Below is a listing; reproduce each line of it exactly.

__________________________________________________

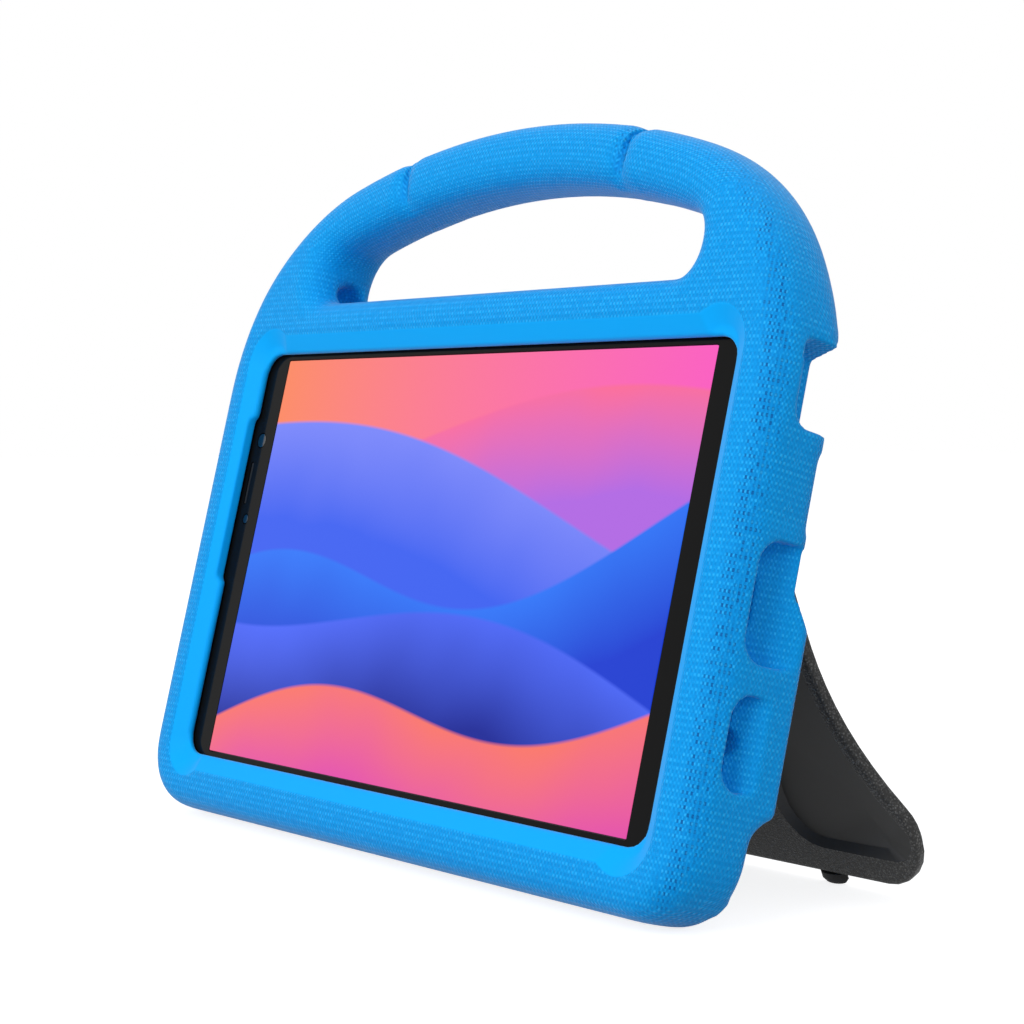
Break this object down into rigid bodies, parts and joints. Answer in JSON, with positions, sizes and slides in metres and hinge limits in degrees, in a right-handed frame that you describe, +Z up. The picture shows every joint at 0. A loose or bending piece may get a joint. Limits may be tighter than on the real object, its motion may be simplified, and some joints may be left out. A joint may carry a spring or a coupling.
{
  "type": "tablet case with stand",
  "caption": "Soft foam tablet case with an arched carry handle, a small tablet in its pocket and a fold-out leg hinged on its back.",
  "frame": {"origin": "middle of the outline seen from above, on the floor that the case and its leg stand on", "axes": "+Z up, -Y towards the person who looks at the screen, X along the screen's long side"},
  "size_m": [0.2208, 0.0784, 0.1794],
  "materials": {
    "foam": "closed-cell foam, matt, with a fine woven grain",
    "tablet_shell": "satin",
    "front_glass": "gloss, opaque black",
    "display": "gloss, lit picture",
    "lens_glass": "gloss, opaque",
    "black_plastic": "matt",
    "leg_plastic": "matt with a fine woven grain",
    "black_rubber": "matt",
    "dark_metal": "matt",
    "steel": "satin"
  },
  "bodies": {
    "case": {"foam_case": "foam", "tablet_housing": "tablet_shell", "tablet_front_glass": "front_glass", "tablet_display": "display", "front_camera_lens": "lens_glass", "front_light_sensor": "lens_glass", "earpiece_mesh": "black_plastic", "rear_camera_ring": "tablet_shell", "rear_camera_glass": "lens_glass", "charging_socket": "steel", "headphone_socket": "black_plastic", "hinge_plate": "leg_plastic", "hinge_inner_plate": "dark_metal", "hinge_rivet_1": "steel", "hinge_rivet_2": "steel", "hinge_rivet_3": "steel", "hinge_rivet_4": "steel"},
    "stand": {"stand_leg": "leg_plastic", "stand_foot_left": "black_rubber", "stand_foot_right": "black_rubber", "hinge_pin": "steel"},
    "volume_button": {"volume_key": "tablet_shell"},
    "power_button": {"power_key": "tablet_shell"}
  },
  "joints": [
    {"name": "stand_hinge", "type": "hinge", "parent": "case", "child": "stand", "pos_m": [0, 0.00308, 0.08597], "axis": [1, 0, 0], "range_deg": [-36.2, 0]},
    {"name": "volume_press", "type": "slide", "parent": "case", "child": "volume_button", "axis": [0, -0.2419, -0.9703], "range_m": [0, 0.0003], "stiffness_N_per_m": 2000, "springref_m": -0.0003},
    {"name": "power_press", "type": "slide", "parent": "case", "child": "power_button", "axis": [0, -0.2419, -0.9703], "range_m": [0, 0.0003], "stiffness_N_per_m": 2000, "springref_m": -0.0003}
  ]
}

__________________________________________________

Solution below:
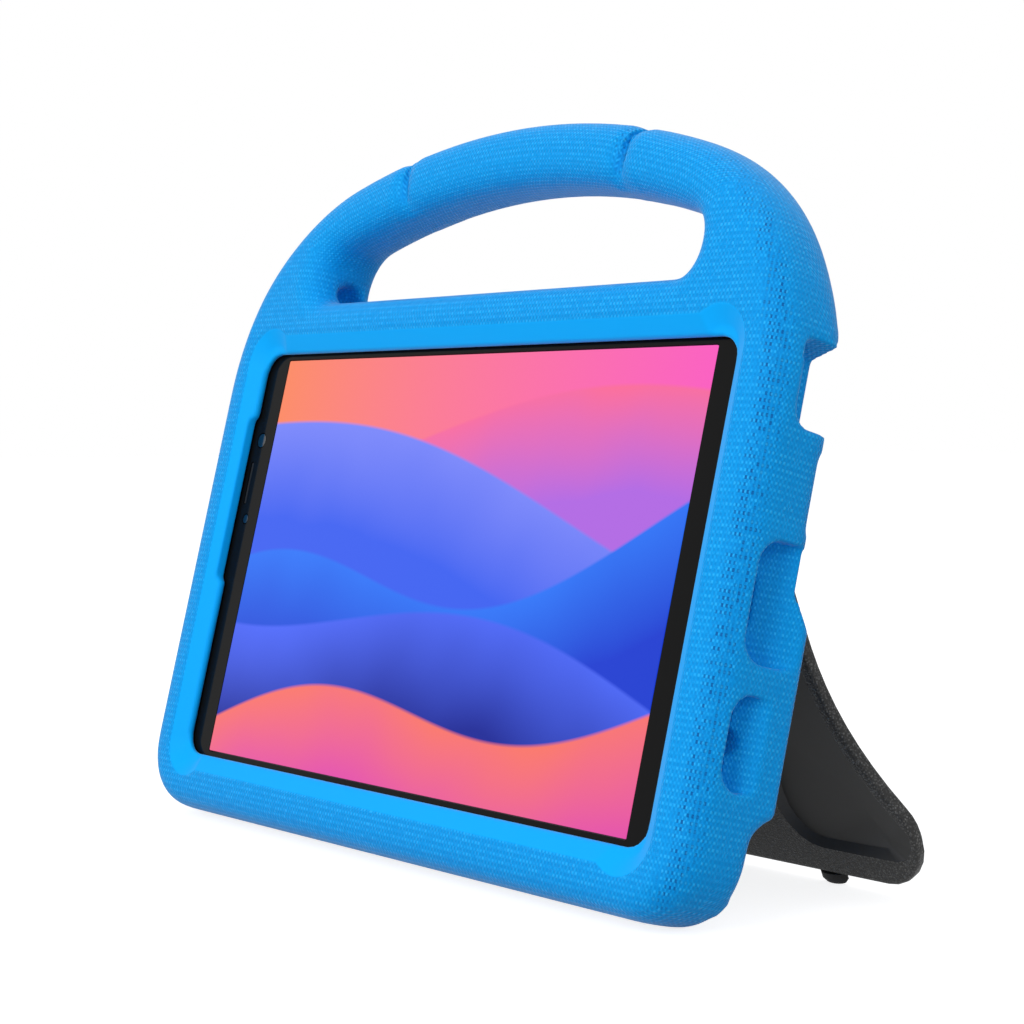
Break this object down into rigid bodies, parts and joints. Answer in JSON, with positions, sizes and slides in metres and hinge limits in degrees, in a right-handed frame that you describe, +Z up. The picture shows every joint at 0. A loose or bending piece may get a joint. Limits may be tighter than on the real object, its motion may be simplified, and some joints may be left out. A joint may carry a spring or a coupling.
{
  "type": "tablet case with stand",
  "caption": "Soft foam tablet case with an arched carry handle, a small tablet in its pocket and a fold-out leg hinged on its back.",
  "frame": {"origin": "middle of the outline seen from above, on the floor that the case and its leg stand on", "axes": "+Z up, -Y towards the person who looks at the screen, X along the screen's long side"},
  "size_m": [0.2208, 0.0784, 0.1794],
  "materials": {
    "foam": "closed-cell foam, matt, with a fine woven grain",
    "tablet_shell": "satin",
    "front_glass": "gloss, opaque black",
    "display": "gloss, lit picture",
    "lens_glass": "gloss, opaque",
    "black_plastic": "matt",
    "leg_plastic": "matt with a fine woven grain",
    "black_rubber": "matt",
    "dark_metal": "matt",
    "steel": "satin"
  },
  "bodies": {
    "case": {"foam_case": "foam", "tablet_housing": "tablet_shell", "tablet_front_glass": "front_glass", "tablet_display": "display", "front_camera_lens": "lens_glass", "front_light_sensor": "lens_glass", "earpiece_mesh": "black_plastic", "rear_camera_ring": "tablet_shell", "rear_camera_glass": "lens_glass", "charging_socket": "steel", "headphone_socket": "black_plastic", "hinge_plate": "leg_plastic", "hinge_inner_plate": "dark_metal", "hinge_rivet_1": "steel", "hinge_rivet_2": "steel", "hinge_rivet_3": "steel", "hinge_rivet_4": "steel"},
    "stand": {"stand_leg": "leg_plastic", "stand_foot_left": "black_rubber", "stand_foot_right": "black_rubber", "hinge_pin": "steel"},
    "volume_button": {"volume_key": "tablet_shell"},
    "power_button": {"power_key": "tablet_shell"}
  },
  "joints": [
    {"name": "stand_hinge", "type": "hinge", "parent": "case", "child": "stand", "pos_m": [0, 0.00308, 0.08597], "axis": [1, 0, 0], "range_deg": [-36.2, 0]},
    {"name": "volume_press", "type": "slide", "parent": "case", "child": "volume_button", "axis": [0, -0.2419, -0.9703], "range_m": [0, 0.0003], "stiffness_N_per_m": 2000, "springref_m": -0.0003},
    {"name": "power_press", "type": "slide", "parent": "case", "child": "power_button", "axis": [0, -0.2419, -0.9703], "range_m": [0, 0.0003], "stiffness_N_per_m": 2000, "springref_m": -0.0003}
  ]
}